- WHAT YOU SHOULD DO
Quote the data below in full, please, without altering anything.

## Begin

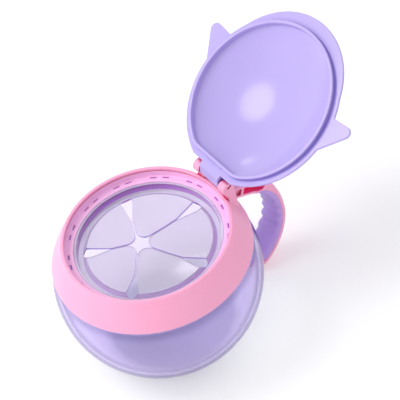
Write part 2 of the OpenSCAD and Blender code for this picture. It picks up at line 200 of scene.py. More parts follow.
def skin(name, loops, closed=False, caps=False):
    """A skin over loops of points. A loop of one point is a pole."""
    verts, rings = [], []
    for loop in loops:
        rings.append(list(range(len(verts), len(verts) + len(loop))))
        verts += loop
    faces = ring_faces(rings, closed)
    if caps:
        faces += [rings[0][::-1], rings[-1]]
    return make(name, verts, faces)


def lathe(name, outline, closed=True, n=SEGMENTS):
    """A turned solid from (radius, height) points."""
    turns = [(math.cos(2 * math.pi * i / n), math.sin(2 * math.pi * i / n)) for i in range(n)]
    loops = [[(0, 0, z)] if r < 1e-6 else [(r * c, r * s, z) for c, s in turns] for r, z in outline]
    return skin(name, loops, closed)


def inset(outline, d):
    """The same closed outline, moved inward by d along its normals. Anticlockwise."""
    n = len(outline)
    out = []
    for i, (x, y) in enumerate(outline):
        ax, ay = outline[i - 1]
        bx, by = outline[(i + 1) % n]
        t = Vector((bx - ax, by - ay))
        t.normalize()
        out.append((x - t.y * d, y + t.x * d))
    return out


def shrink(outline, d, centre=(0, 0), reach=36):
    """An outline drawn in by d and seen from its centre, so that it can't cross itself."""
    if d < 1e-6:
        return list(outline)
    pts = [(x - centre[0], y - centre[1]) for x, y in outline]
    n = len(pts)
    out = []
    for i, (x, y) in enumerate(pts):
        r = math.hypot(x, y)
        ux, uy = x / r, y / r
        best = r - d
        for j in range(i - reach, i + reach + 1):
            px, py = pts[j % n]
            off = ux * py - uy * px
            if abs(off) < d:
                best = min(best, ux * px + uy * py - math.sqrt(d * d - off * off))
        out.append((centre[0] + ux * best, centre[1] + uy * best))
    return out


def slab(name, outline, low, high, edge, place, n=4):
    """A plate with rounded edges: place(u, v, w) puts a point of the outline at height w."""
    steps = [(edge * (1 - math.sin(math.radians(90 * k / n))),
              edge * (1 - math.cos(math.radians(90 * k / n)))) for k in range(n + 1)]
    loops = []
    for d, h in steps:
        loops.append([place(x, y, low + h) for x, y in inset(outline, d)])
    for d, h in reversed(steps):
        loops.append([place(x, y, high - h) for x, y in inset(outline, d)])
    return skin(name, loops, caps=True)


def box(name, low, high, turn=None):
    """A box between two corners, which may be turned."""
    corners = [(x, y, z) for x in (low[0], high[0]) for y in (low[1], high[1])
               for z in (low[2], high[2])]
    faces = [(0, 1, 3, 2), (4, 6, 7, 5), (0, 4, 5, 1), (2, 3, 7, 6), (0, 2, 6, 4), (1, 5, 7, 3)]
    return make(name, corners, faces, turn)


def join(objs):
    """One object from several. The first one's name stays."""
    first = objs[0]
    bm = bmesh.new()
    for o in objs:
        bm.from_mesh(o.data)
    bm.to_mesh(first.data)
    bm.free()
    for o in objs[1:]:
        bpy.data.objects.remove(o)
    return first


def put(obj, body, slot, material, *nodes):
    """Places a finished piece on its body, in place of its CAD nodes."""
    if not obj.data.materials:
        obj.data.materials.append(material)
    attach(obj, body)
    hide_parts(*nodes)


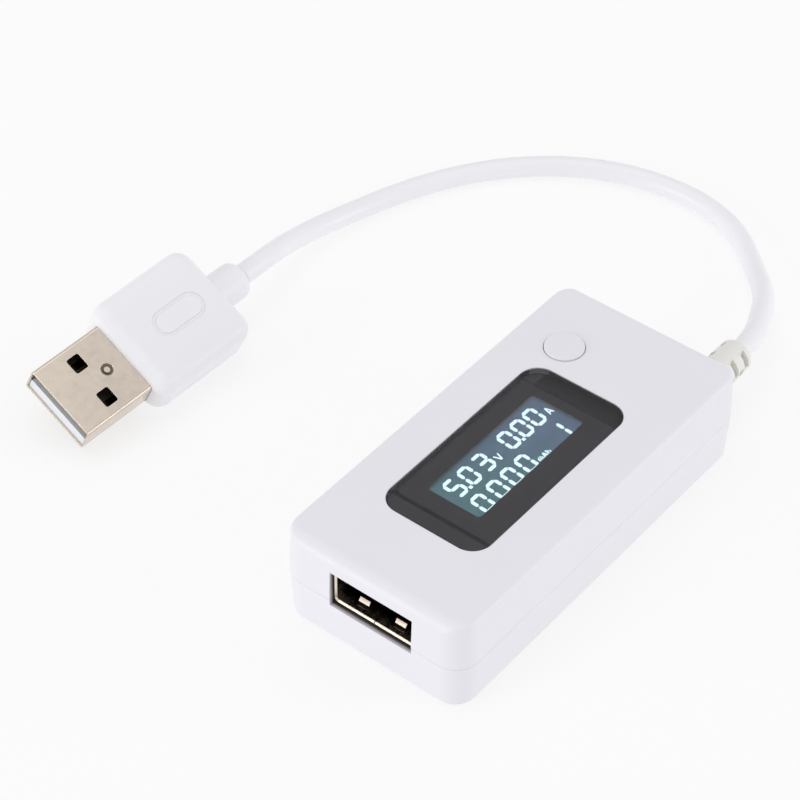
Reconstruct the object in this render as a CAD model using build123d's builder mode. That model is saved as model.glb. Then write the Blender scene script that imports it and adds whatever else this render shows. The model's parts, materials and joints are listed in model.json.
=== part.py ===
from build123d import *
import os
from math import pi, radians, tan

# USB power meter: a two-shell housing with a display, a reset button and a socket at one end,
# and a short lead with a moulded plug at the other. All sizes are in millimetres.
# Frame: origin at the bottom centre of the housing, +X towards the lead, +Y towards the tops
# of the display's digits, +Z up. The socket opens towards -X.

os.makedirs("parts", exist_ok=True)

# ---- driving dimensions -------------------------------------------------------------------

# Housing
case_length = 63.0
case_width = 30.0
case_height = 15.0
seam_height = 7.4
corner_radius = 3.6
wall = 1.5
roof = 1.8
floor_thickness = 1.5
top_draft = 2.2
bottom_draft = 3.0
end_round = 1.9
side_round = 0.75
bottom_round = 0.8
seam_round = 0.14
top_rise = case_height - seam_height
roof_underside = case_height - roof
end_inner_x = case_length / 2 - wall
side_inner_y = case_width / 2 - wall

# Snap tabs that hold the two shells together
tab_x = (-8.0, 18.0)
tab_width = 6.0
tab_thickness = 0.9
tab_top = 10.0
tab_root = 2.0
tab_root_height = 1.4
barb_height = 0.6
barb_width = 4.0
barb_recess_width = 4.6
barb_depth = 0.35
barb_z = 9.1
snap_gap = 0.08

# Display: lens, printed border, glass, film, backlight and its carrier
lens_length = 34.0
lens_width = 16.3
lens_corner = 3.0
lens_thickness = 0.9
lens_centre = (-2.5, 0.1)
lens_gap = 0.1
lens_sink = 0.05
border_thickness = 0.08
view_length = 22.9
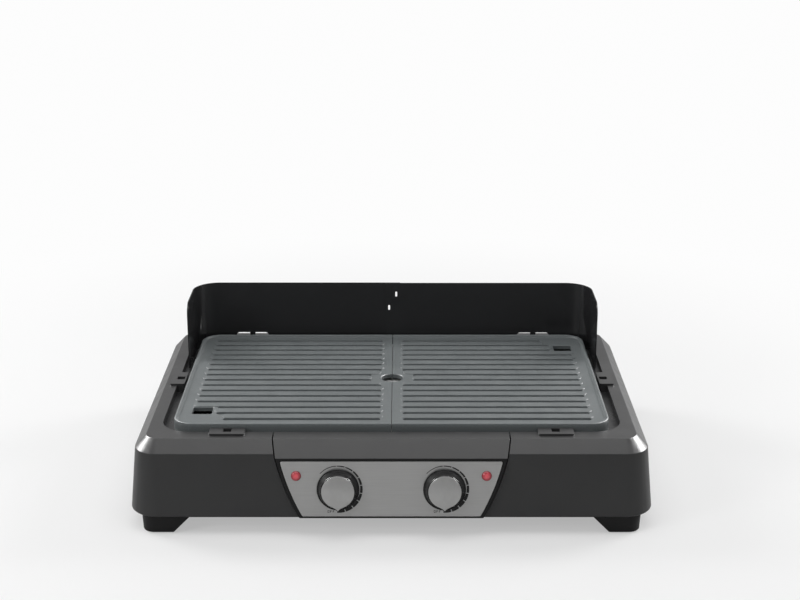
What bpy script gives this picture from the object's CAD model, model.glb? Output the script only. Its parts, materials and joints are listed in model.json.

## End

- RESPONSE
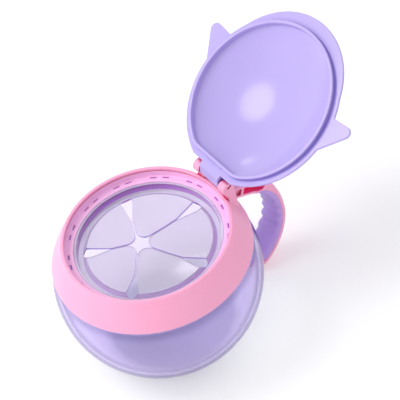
Write part 2 of the OpenSCAD and Blender code for this picture. It picks up at line 200 of scene.py. More parts follow.
def skin(name, loops, closed=False, caps=False):
    """A skin over loops of points. A loop of one point is a pole."""
    verts, rings = [], []
    for loop in loops:
        rings.append(list(range(len(verts), len(verts) + len(loop))))
        verts += loop
    faces = ring_faces(rings, closed)
    if caps:
        faces += [rings[0][::-1], rings[-1]]
    return make(name, verts, faces)


def lathe(name, outline, closed=True, n=SEGMENTS):
    """A turned solid from (radius, height) points."""
    turns = [(math.cos(2 * math.pi * i / n), math.sin(2 * math.pi * i / n)) for i in range(n)]
    loops = [[(0, 0, z)] if r < 1e-6 else [(r * c, r * s, z) for c, s in turns] for r, z in outline]
    return skin(name, loops, closed)


def inset(outline, d):
    """The same closed outline, moved inward by d along its normals. Anticlockwise."""
    n = len(outline)
    out = []
    for i, (x, y) in enumerate(outline):
        ax, ay = outline[i - 1]
        bx, by = outline[(i + 1) % n]
        t = Vector((bx - ax, by - ay))
        t.normalize()
        out.append((x - t.y * d, y + t.x * d))
    return out


def shrink(outline, d, centre=(0, 0), reach=36):
    """An outline drawn in by d and seen from its centre, so that it can't cross itself."""
    if d < 1e-6:
        return list(outline)
    pts = [(x - centre[0], y - centre[1]) for x, y in outline]
    n = len(pts)
    out = []
    for i, (x, y) in enumerate(pts):
        r = math.hypot(x, y)
        ux, uy = x / r, y / r
        best = r - d
        for j in range(i - reach, i + reach + 1):
            px, py = pts[j % n]
            off = ux * py - uy * px
            if abs(off) < d:
                best = min(best, ux * px + uy * py - math.sqrt(d * d - off * off))
        out.append((centre[0] + ux * best, centre[1] + uy * best))
    return out


def slab(name, outline, low, high, edge, place, n=4):
    """A plate with rounded edges: place(u, v, w) puts a point of the outline at height w."""
    steps = [(edge * (1 - math.sin(math.radians(90 * k / n))),
              edge * (1 - math.cos(math.radians(90 * k / n)))) for k in range(n + 1)]
    loops = []
    for d, h in steps:
        loops.append([place(x, y, low + h) for x, y in inset(outline, d)])
    for d, h in reversed(steps):
        loops.append([place(x, y, high - h) for x, y in inset(outline, d)])
    return skin(name, loops, caps=True)


def box(name, low, high, turn=None):
    """A box between two corners, which may be turned."""
    corners = [(x, y, z) for x in (low[0], high[0]) for y in (low[1], high[1])
               for z in (low[2], high[2])]
    faces = [(0, 1, 3, 2), (4, 6, 7, 5), (0, 4, 5, 1), (2, 3, 7, 6), (0, 2, 6, 4), (1, 5, 7, 3)]
    return make(name, corners, faces, turn)


def join(objs):
    """One object from several. The first one's name stays."""
    first = objs[0]
    bm = bmesh.new()
    for o in objs:
        bm.from_mesh(o.data)
    bm.to_mesh(first.data)
    bm.free()
    for o in objs[1:]:
        bpy.data.objects.remove(o)
    return first


def put(obj, body, slot, material, *nodes):
    """Places a finished piece on its body, in place of its CAD nodes."""
    if not obj.data.materials:
        obj.data.materials.append(material)
    attach(obj, body)
    hide_parts(*nodes)


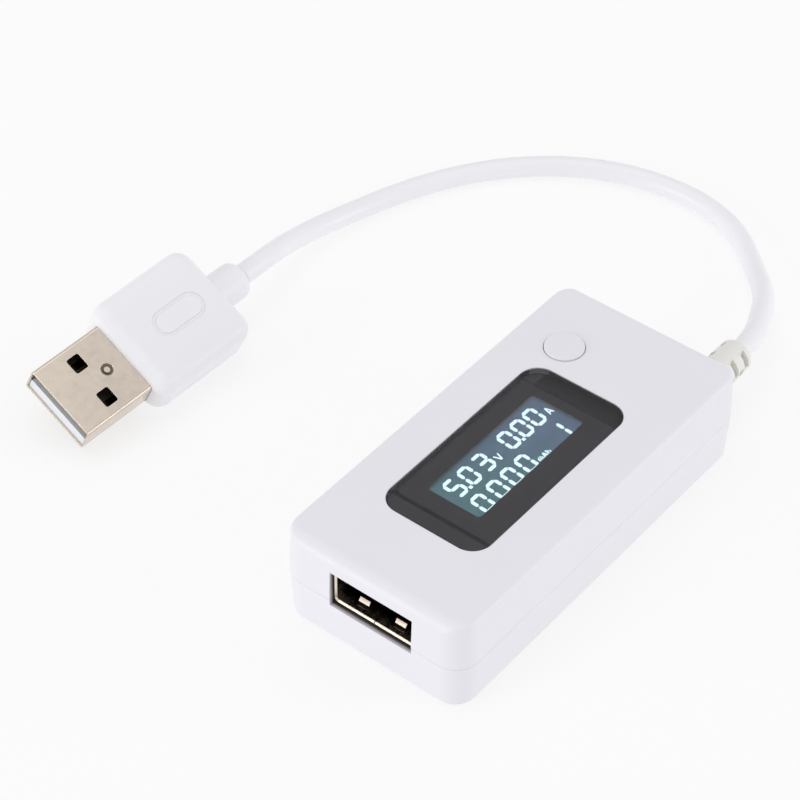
Reconstruct the object in this render as a CAD model using build123d's builder mode. That model is saved as model.glb. Then write the Blender scene script that imports it and adds whatever else this render shows. The model's parts, materials and joints are listed in model.json.
=== part.py ===
from build123d import *
import os
from math import pi, radians, tan

# USB power meter: a two-shell housing with a display, a reset button and a socket at one end,
# and a short lead with a moulded plug at the other. All sizes are in millimetres.
# Frame: origin at the bottom centre of the housing, +X towards the lead, +Y towards the tops
# of the display's digits, +Z up. The socket opens towards -X.

os.makedirs("parts", exist_ok=True)

# ---- driving dimensions -------------------------------------------------------------------

# Housing
case_length = 63.0
case_width = 30.0
case_height = 15.0
seam_height = 7.4
corner_radius = 3.6
wall = 1.5
roof = 1.8
floor_thickness = 1.5
top_draft = 2.2
bottom_draft = 3.0
end_round = 1.9
side_round = 0.75
bottom_round = 0.8
seam_round = 0.14
top_rise = case_height - seam_height
roof_underside = case_height - roof
end_inner_x = case_length / 2 - wall
side_inner_y = case_width / 2 - wall

# Snap tabs that hold the two shells together
tab_x = (-8.0, 18.0)
tab_width = 6.0
tab_thickness = 0.9
tab_top = 10.0
tab_root = 2.0
tab_root_height = 1.4
barb_height = 0.6
barb_width = 4.0
barb_recess_width = 4.6
barb_depth = 0.35
barb_z = 9.1
snap_gap = 0.08

# Display: lens, printed border, glass, film, backlight and its carrier
lens_length = 34.0
lens_width = 16.3
lens_corner = 3.0
lens_thickness = 0.9
lens_centre = (-2.5, 0.1)
lens_gap = 0.1
lens_sink = 0.05
border_thickness = 0.08
view_length = 22.9
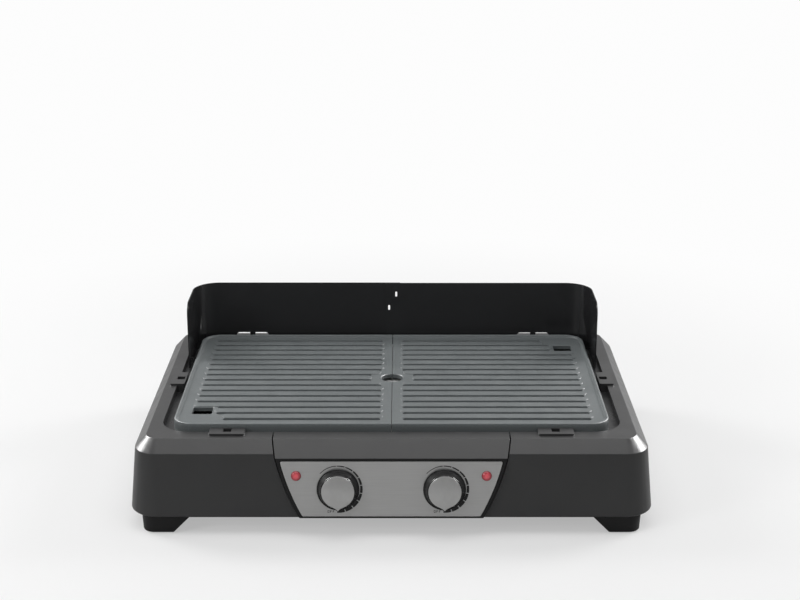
What bpy script gives this picture from the object's CAD model, model.glb? Output the script only. Its parts, materials and joints are listed in model.json.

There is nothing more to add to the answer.